─── Records to process

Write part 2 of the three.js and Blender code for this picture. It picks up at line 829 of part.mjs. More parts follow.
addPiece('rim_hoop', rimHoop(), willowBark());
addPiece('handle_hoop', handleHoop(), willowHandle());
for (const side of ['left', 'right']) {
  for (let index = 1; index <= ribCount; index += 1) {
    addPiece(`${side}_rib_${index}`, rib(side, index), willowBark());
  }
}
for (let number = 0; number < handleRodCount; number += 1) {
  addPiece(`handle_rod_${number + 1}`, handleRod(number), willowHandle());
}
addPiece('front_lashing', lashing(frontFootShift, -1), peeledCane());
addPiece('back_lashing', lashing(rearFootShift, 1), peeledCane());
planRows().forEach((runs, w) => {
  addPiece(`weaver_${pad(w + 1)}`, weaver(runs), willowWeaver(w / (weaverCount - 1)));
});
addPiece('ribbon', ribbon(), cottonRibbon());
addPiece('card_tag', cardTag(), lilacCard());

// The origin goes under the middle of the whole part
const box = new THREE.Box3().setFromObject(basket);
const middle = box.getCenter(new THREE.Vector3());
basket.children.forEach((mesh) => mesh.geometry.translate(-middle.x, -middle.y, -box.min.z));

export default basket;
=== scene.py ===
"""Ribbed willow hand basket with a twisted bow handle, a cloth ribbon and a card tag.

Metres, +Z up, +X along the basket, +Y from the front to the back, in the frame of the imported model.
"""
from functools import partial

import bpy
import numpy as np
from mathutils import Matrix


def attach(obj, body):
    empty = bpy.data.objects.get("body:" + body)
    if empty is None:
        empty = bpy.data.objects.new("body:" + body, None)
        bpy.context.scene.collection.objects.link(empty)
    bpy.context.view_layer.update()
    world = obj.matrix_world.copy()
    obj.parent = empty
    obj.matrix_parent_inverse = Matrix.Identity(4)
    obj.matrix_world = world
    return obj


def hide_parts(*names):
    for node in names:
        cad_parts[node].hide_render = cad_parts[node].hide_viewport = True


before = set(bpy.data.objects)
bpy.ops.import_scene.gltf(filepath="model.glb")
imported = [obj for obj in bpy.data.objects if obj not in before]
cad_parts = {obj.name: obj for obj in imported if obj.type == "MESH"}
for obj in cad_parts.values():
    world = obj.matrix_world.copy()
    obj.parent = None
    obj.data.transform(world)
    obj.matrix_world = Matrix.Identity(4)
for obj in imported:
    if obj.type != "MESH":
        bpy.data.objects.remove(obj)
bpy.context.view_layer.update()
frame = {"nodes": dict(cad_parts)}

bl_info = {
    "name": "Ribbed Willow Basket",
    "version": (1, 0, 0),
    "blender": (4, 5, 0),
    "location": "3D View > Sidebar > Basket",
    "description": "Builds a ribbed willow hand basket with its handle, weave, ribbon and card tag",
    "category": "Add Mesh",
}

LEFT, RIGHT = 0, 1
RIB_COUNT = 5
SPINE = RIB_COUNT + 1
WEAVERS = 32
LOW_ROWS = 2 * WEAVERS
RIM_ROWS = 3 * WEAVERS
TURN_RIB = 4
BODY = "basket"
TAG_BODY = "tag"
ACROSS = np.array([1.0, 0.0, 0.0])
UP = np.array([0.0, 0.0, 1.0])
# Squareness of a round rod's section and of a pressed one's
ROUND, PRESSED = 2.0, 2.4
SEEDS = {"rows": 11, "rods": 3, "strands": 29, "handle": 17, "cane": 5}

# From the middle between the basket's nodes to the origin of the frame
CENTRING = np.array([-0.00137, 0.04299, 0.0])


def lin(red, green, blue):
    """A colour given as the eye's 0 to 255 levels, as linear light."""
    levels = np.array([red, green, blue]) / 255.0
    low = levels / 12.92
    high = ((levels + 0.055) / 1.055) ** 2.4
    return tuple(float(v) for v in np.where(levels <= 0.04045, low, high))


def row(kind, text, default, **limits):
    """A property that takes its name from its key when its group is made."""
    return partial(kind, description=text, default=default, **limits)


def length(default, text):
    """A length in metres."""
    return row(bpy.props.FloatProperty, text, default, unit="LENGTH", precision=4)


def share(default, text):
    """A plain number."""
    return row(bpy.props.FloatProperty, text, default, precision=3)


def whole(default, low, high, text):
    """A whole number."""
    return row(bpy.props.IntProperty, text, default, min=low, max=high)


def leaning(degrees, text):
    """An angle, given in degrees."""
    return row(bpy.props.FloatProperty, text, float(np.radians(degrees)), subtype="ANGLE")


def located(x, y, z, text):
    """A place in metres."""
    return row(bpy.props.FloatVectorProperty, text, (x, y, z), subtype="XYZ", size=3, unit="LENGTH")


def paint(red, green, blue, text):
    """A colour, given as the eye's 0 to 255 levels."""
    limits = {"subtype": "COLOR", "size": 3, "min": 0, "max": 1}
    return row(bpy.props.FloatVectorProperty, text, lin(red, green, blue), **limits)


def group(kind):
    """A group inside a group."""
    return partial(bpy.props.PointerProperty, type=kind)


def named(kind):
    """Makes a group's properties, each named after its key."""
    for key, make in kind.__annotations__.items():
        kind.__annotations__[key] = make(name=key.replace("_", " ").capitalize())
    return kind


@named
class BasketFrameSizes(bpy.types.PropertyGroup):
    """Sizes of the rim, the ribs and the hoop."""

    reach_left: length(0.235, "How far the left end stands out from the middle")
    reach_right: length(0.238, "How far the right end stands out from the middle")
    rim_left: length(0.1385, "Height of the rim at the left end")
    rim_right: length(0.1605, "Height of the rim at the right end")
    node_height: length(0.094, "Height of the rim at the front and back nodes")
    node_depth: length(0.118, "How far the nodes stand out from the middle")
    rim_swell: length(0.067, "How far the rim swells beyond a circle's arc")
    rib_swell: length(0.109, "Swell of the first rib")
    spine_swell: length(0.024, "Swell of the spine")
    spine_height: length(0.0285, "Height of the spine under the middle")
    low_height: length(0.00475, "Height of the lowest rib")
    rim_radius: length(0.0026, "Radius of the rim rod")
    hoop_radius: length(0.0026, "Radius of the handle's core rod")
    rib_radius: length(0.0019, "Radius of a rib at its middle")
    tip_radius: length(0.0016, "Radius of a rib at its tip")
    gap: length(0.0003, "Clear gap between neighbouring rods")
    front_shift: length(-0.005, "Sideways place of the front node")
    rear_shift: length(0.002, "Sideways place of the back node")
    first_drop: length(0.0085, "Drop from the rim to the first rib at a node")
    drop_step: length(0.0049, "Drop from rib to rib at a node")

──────
─── Records to process

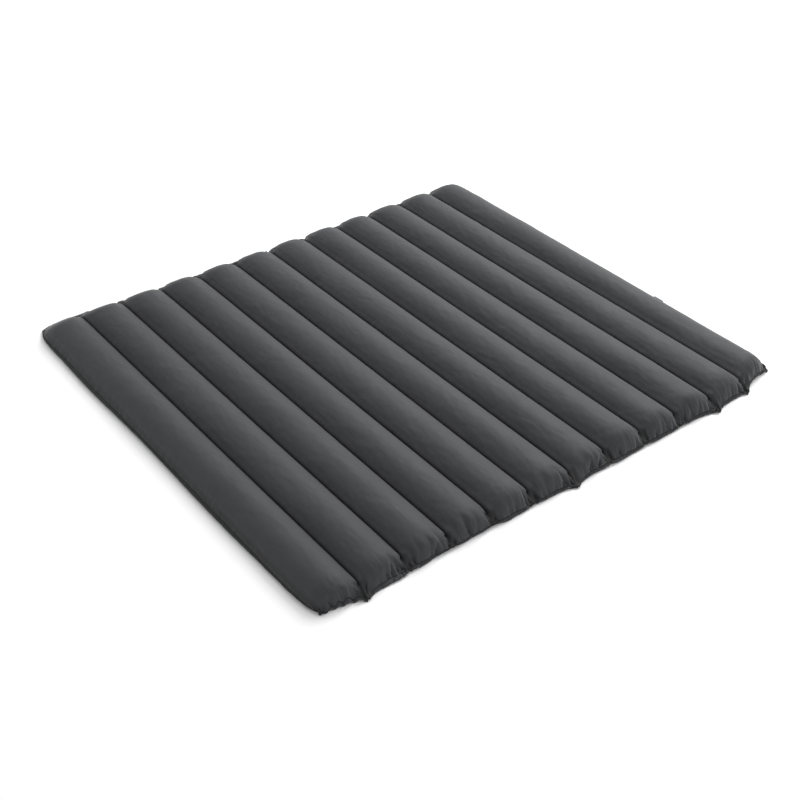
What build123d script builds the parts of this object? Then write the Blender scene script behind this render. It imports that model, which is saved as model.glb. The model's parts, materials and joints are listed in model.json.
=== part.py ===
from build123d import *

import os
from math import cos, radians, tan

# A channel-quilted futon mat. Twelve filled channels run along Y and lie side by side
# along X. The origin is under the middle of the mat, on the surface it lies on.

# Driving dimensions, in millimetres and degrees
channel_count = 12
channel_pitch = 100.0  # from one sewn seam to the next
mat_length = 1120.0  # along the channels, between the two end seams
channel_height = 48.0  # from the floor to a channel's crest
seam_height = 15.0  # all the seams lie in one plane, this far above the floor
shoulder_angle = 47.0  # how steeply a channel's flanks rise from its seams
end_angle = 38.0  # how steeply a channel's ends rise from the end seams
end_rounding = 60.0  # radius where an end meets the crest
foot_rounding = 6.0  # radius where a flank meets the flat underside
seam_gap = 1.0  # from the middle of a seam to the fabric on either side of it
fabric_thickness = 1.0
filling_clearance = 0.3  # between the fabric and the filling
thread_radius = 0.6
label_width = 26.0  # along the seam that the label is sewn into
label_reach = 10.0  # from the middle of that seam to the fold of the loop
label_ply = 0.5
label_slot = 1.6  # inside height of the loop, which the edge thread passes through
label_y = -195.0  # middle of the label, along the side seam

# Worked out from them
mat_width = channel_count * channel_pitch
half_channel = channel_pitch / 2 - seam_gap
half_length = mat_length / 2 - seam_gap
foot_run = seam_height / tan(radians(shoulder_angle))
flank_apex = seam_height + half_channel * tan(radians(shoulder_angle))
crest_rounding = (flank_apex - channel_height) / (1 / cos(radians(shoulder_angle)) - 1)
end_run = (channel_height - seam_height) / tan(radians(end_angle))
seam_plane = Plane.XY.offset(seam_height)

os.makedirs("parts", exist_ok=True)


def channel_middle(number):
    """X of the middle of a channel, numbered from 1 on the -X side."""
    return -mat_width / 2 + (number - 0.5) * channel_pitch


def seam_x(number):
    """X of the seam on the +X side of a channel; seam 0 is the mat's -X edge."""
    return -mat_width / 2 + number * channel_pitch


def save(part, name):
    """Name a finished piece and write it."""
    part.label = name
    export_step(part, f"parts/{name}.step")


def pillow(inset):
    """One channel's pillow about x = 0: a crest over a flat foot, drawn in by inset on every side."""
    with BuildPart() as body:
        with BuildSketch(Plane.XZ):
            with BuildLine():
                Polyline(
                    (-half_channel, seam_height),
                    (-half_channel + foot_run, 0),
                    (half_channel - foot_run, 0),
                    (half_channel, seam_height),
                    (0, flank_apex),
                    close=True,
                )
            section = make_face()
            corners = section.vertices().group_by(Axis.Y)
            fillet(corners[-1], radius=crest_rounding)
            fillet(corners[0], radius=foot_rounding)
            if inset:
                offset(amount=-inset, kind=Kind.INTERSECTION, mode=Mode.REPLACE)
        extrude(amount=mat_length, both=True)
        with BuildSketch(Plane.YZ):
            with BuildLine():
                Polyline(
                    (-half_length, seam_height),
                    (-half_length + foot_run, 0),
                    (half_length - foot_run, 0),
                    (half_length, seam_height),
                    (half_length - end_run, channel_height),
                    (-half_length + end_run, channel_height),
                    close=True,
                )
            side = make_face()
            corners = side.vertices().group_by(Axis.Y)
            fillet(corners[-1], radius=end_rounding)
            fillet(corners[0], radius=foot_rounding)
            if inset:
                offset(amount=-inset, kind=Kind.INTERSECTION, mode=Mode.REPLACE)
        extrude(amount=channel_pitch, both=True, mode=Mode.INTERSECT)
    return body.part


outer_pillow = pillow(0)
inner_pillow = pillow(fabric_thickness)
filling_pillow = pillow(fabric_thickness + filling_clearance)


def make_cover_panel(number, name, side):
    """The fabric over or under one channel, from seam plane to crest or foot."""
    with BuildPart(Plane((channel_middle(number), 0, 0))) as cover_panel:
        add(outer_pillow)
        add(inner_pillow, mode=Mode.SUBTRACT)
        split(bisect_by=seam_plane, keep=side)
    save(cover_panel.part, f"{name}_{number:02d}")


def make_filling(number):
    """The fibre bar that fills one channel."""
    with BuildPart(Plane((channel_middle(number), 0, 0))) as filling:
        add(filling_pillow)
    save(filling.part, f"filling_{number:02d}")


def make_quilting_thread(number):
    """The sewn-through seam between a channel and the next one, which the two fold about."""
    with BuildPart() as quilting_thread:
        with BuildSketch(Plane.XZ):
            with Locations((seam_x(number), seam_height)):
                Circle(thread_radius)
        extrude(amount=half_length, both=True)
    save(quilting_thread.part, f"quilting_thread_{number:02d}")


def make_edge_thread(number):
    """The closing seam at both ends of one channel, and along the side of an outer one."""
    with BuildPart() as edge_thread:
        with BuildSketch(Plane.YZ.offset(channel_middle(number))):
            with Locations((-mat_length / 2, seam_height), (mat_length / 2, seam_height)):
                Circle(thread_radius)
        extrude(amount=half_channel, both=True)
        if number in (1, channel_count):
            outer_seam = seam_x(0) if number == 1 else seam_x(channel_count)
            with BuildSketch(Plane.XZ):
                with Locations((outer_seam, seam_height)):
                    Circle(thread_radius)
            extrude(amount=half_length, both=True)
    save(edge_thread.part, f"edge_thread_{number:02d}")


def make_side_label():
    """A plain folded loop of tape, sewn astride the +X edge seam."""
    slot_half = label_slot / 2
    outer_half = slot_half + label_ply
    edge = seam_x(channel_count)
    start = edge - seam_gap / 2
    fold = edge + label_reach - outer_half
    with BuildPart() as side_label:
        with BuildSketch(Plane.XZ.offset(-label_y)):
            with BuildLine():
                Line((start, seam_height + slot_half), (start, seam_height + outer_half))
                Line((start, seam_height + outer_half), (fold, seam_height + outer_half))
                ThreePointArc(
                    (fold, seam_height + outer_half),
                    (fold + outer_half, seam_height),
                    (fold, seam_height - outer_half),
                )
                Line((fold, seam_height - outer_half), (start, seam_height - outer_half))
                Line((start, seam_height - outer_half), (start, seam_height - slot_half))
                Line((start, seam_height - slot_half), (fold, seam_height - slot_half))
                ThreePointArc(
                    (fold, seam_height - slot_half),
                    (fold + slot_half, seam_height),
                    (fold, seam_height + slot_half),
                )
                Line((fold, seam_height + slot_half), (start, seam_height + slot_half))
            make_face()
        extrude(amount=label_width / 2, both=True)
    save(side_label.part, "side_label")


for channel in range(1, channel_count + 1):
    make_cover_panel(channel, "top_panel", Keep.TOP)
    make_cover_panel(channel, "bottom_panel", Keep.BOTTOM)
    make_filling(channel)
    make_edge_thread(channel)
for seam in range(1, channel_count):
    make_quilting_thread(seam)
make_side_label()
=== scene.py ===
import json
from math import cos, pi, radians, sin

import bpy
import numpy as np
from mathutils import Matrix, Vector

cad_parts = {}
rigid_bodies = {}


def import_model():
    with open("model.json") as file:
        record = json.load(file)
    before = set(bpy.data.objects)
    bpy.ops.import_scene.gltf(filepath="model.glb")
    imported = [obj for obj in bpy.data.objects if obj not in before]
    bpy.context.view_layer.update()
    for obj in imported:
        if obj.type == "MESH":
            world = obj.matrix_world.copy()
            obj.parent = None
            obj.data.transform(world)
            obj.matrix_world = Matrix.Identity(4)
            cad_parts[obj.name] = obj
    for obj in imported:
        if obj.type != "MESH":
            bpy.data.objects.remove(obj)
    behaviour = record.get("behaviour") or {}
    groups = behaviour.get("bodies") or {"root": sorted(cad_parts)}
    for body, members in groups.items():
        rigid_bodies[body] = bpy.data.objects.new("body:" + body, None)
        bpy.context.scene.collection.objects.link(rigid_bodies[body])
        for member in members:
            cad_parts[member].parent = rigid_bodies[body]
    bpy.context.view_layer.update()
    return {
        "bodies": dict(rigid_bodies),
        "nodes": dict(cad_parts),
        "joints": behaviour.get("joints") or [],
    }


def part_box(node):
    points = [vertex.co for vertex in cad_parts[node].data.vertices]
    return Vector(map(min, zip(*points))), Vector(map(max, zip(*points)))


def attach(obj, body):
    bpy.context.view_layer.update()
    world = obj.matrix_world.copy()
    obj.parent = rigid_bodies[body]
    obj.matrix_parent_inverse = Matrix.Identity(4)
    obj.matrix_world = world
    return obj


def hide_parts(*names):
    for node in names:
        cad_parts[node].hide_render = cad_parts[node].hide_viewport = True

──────

## Goal
Write out, exactly as they stand, the lines from the one containing "for channel in" through the one containing "for body, members", both ends included.

## Solution below
for channel in range(1, channel_count + 1):
    make_cover_panel(channel, "top_panel", Keep.TOP)
    make_cover_panel(channel, "bottom_panel", Keep.BOTTOM)
    make_filling(channel)
    make_edge_thread(channel)
for seam in range(1, channel_count):
    make_quilting_thread(seam)
make_side_label()
=== scene.py ===
import json
from math import cos, pi, radians, sin

import bpy
import numpy as np
from mathutils import Matrix, Vector

cad_parts = {}
rigid_bodies = {}


def import_model():
    with open("model.json") as file:
        record = json.load(file)
    before = set(bpy.data.objects)
    bpy.ops.import_scene.gltf(filepath="model.glb")
    imported = [obj for obj in bpy.data.objects if obj not in before]
    bpy.context.view_layer.update()
    for obj in imported:
        if obj.type == "MESH":
            world = obj.matrix_world.copy()
            obj.parent = None
            obj.data.transform(world)
            obj.matrix_world = Matrix.Identity(4)
            cad_parts[obj.name] = obj
    for obj in imported:
        if obj.type != "MESH":
            bpy.data.objects.remove(obj)
    behaviour = record.get("behaviour") or {}
    groups = behaviour.get("bodies") or {"root": sorted(cad_parts)}
    for body, members in groups.items():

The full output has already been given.